Unemployment A ‘Reality’ For Graduates

Ellie Matthews

Fashion journalism graduate Ellie Mathews

A look behind recent graduate employment figures suggest that prospects are bleak for those looking to break into journalism, according to Ellie Mathews…

At school we are told that good grades get us ahead and that hard work will get us into the university we want. University convinces us that working our backsides off for nine months of the final year gets us a first class degree. Graduating has taught me, however, that all that hard work is usually not enough.

Unemployment is not just a fear for graduates – it’s a reality. Even the top universities for journalism and media studies cannot seem to ensure jobs. For example, take a look at Newcastle University – despite UniStats reporting 100% student satisfaction, only 75% of last year’s media graduates are in work.

At first, that seems like a healthy figure – until you read that 30% of those are in non-professional jobs. That’s a large portion of graduates who aren’t putting their degree to use.

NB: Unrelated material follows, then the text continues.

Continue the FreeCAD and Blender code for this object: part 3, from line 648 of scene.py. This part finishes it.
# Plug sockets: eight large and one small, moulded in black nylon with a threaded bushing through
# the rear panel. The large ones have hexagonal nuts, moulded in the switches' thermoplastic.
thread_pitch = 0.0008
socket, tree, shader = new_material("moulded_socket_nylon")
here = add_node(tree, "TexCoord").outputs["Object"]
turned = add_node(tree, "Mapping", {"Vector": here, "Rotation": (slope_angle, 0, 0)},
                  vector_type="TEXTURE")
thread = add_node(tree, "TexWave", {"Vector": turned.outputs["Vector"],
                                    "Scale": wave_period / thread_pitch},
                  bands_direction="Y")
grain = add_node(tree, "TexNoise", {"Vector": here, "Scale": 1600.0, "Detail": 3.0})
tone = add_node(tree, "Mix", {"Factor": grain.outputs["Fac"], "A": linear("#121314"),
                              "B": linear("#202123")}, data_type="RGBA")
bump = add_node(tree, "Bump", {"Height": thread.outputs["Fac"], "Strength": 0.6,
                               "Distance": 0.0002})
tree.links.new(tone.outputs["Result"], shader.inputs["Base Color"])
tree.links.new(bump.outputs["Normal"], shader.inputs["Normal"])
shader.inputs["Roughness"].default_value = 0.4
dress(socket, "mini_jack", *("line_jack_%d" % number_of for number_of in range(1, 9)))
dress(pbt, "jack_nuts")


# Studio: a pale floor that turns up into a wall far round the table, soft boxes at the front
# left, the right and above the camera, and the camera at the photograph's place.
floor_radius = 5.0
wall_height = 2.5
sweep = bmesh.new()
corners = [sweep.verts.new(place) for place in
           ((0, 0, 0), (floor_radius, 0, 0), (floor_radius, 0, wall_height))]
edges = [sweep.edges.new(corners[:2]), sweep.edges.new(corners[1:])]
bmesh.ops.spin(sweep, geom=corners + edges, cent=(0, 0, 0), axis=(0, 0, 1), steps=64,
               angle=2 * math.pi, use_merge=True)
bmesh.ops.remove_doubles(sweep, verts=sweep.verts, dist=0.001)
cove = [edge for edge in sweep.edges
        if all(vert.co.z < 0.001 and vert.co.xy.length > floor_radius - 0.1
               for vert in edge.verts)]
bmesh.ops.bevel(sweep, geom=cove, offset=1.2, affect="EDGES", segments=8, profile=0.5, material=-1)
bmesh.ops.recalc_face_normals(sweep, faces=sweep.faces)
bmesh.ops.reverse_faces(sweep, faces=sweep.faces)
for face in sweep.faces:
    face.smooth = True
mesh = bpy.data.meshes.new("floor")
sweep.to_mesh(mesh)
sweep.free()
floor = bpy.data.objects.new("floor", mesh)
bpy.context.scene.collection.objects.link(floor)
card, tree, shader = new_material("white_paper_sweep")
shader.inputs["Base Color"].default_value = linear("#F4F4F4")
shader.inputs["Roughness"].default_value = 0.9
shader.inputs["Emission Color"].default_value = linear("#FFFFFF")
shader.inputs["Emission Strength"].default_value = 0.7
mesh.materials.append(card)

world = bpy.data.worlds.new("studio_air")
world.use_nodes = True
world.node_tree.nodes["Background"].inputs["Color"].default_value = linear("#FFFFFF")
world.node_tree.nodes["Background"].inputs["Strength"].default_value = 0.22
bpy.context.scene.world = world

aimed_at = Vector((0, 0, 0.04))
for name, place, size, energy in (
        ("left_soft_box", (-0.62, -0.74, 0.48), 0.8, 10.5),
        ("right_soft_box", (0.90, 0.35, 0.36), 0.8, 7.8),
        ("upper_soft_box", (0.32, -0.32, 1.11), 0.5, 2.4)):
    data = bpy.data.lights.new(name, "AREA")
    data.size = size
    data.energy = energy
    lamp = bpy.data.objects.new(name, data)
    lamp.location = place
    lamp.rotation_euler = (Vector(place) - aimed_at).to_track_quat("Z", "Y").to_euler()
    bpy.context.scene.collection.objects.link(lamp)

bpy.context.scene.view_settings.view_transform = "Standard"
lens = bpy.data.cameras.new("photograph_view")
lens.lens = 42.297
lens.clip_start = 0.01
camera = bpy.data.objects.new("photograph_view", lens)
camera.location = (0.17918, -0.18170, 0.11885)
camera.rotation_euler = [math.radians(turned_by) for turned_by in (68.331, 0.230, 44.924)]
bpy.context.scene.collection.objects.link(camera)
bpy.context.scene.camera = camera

And this theme is common across the board. Nearly half of employed UWE Bristol graduates are working in non-professional jobs. At Bedford University, the figure is 55% and at Cumbria University it stands at 60%.

The most shocking statistic is from Derby University, where 80% of employed media graduates are working in non-professional roles.

Even those who have found work aren’t guaranteed much financial security. The University of the Arts, which ranks at 53 in the Guardian’s University Guide for 2014 (and which I attended) has an employment rate of 65%, who are earning, on average, just £16,000 per annum.

This wage hardly covers the rent of living in London, let alone travel costs and bills. Georgina, who graduated from UAL this year with a 2:1 in journalism and works full time as a copy writer, tells me: “I am having to rely on my parents more since graduating. I haven’t been asked about [my degree] at any interviews I have been to and I’ve been told by recruiters to list it far more briefly on my CV than I have done so in the past”

With recruiters placing less emphasis on the importance of a media degree, what are the reasons tempting new students into university? More often than not it’s the idea of accessing tutors’ little black books of contacts and the possibility of internships that they bring.

Georgia says: “University essentially taught me that you have to fight for your own rights, opportunities and equality as nobody else will. I feel very strongly about the fact that universities sell this concept of ‘industry contacts’ and help with ‘work experience’ to lure students into paying fees.”

As we all know, the fees universities are able to charge are steadily rising. English graduates in 2012 reached average debt levels of £43,500, according to The Telegraph.

In 2013 The Mail on Sunday reported that up to 85% of students will never pay their debt back and, with rising university costs, more and more taxpayers’ money will be used to cover student payments.

Of course, it isn’t all doom and gloom. Despite mounting costs, debilitating statistics and the negativity surrounding employment, there are ways to put a journalism degree to use.

Many courses now cover the development of digital platforms for the media, a skill which graduates can use to create their own websites – something which, in the digital era, has become a necessity for job seekers.

Even if graduates cannot find freelance work at entry level, blogging continues to be a huge trend. Those with journalism degrees can set themselves apart from other bloggers with their skills and understanding of the media.